Harry, Hermione and Ron have infiltrated the Ministry, using
Polyjuice Potion to impersonate Ministry wizards. Ron ("Mr.
Catterpole") is called off the lift to fix Yaxley's office, which has
been subject to a downpour of rain all day. Suddenly, Dolores
Umbridge enters the lift, discussing her commission work. She orders
Hermione ("Mafalda") to accompany her down to the courtroom to assist
in the interrogations for that day. Harry gets off on the eighth
floor, puts on the Invisibility Cloak, and begins to look for
Umbridge's office. As he searches the long hallways, he comes across
a wide area in which numerous witches and wizards are producing
pamphlets. Harry glances at one pamphlet and reads the
title: "Mudbloods and the Danger They Pose to a Peaceful Pureblood
Society." As the wizards work, one witch casually wonders whether
the "old hag" will be interrogating Muggle-borns all day. Harry
follows her gaze, and sees that an eye had been set into the large
front door of one office.

Harry realizes that this is Mad-Eye Moody's eye, and he is overcome
with anger. He strides toward the office door and reads the plaque
proclaiming that the office is that of Dolores Umbridge, Head of the
Muggle-born Registration Commission. In order to enter the office,
Harry creates a distraction by setting off a "Decoy Detonator"
nearby. During the commotion, Harry slips into Umbridge's office. He
notices that Moody's eye is connected to a telescope that enables
Umbridge to spy on her workers, and he wrenches the telescope out of
the door and pockets the eye. He begins to search the office for the
locket, and comes across a surveillance folder on Arthur Weasley, and
yet another copy of Rita Skeeter's smash biography of Albus
Dumbledore. Harry picks up the book, and spots a picture inside of a
laughing Dumbledore and Grindewald. As Harry is skimming the book,
the door opens, and Pius Thicknesse enters the office. Harry quickly
puts back on the Cloak and backs out of the office.

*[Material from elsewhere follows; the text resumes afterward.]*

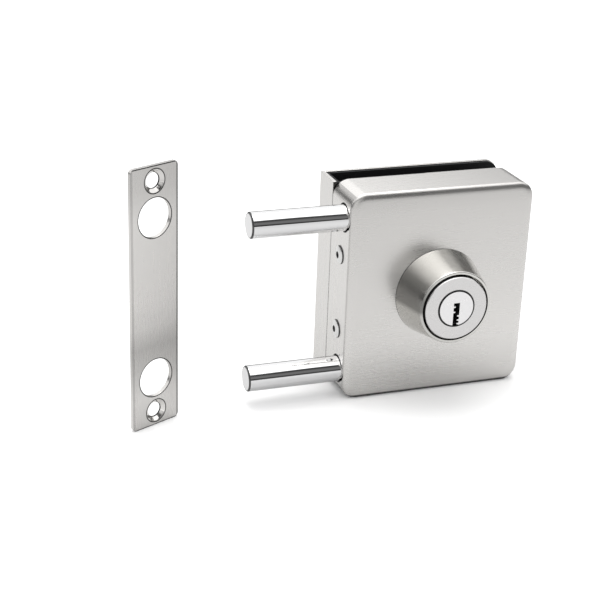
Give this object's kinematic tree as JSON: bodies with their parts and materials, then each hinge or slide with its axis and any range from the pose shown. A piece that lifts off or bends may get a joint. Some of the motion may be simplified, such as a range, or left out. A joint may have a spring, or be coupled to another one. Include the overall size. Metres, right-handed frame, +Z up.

Harry decides they have little chance of getting the locket now,
since Umbridge apparently didn't hide the locket in her office, and
wouldn't tell them where she did have it. Instead, he decides that he
should focus on finding Hermione and Ron, and escaping the Ministry
before they are all discovered. He gets back on the lift to retrieve
Ron from the second floor. As soon as the lift stops at the second
floor, Ron enters it. Before the two can properly communicate, Mr.
Weasley also enters the lift at the next stop. Mr. Weasley doesn't
recognize Harry or Ron, believing that Harry is Runcorn, and Ron is
Mr. Catterpole. Mr. Weasley chats with Ron, and suggests spells that
could stop the downpour in Yaxley's office. At the next stop, Ron
follows another Ministry wizard to the raining office, and Percy
Weasley gets on the lift. There is an awkward silence until Percy
quickly leaves the lift at the next stop. When Mr. Weasley and Harry
are alone, Mr. Weasley challenges Harry for giving information up on
a Muggle-born wizard. Harry attempts to warn Mr. Weasley that he is
also being tracked by the Commission.

Harry decides to get Hermione from the courtroom first while Ron is
occupied. Finally, Harry arrives at the dungeon level, where the
Commission is holding its interrogations of Muggle-born wizards. As
he approaches the courtrooms, he feels a sudden sense of despair and
hopelessness, and realizes that Dementors are nearby. When he turns
into the passage, he sees that the passage is full of Muggle-born
wizards who have been brought in for interrogation, while Dementor
guards patrol the hallways.

The courtroom doors burst open, as a man inside screams that he is
really a half-blood; to no avail, as Umbridge orders the Dementors to
take him away. Umbridge next calls Mary Cattermole in for
questioning, and as Mrs. Cattermole passes him, Harry is struck by
the fear and revulsion on the woman's face. Instinctively, he follows
her to the courtroom so that she would not have to walk into the
interrogation alone. In the courtroom, he sees many more Dementors,
and a platform on which the Commission members sit during the
questioning. Hermione, Yaxley and Umbridge are seated there, as
Umbridge's cat patronus strolls across the platform to protect the
interrogators from the effects of the Dementors.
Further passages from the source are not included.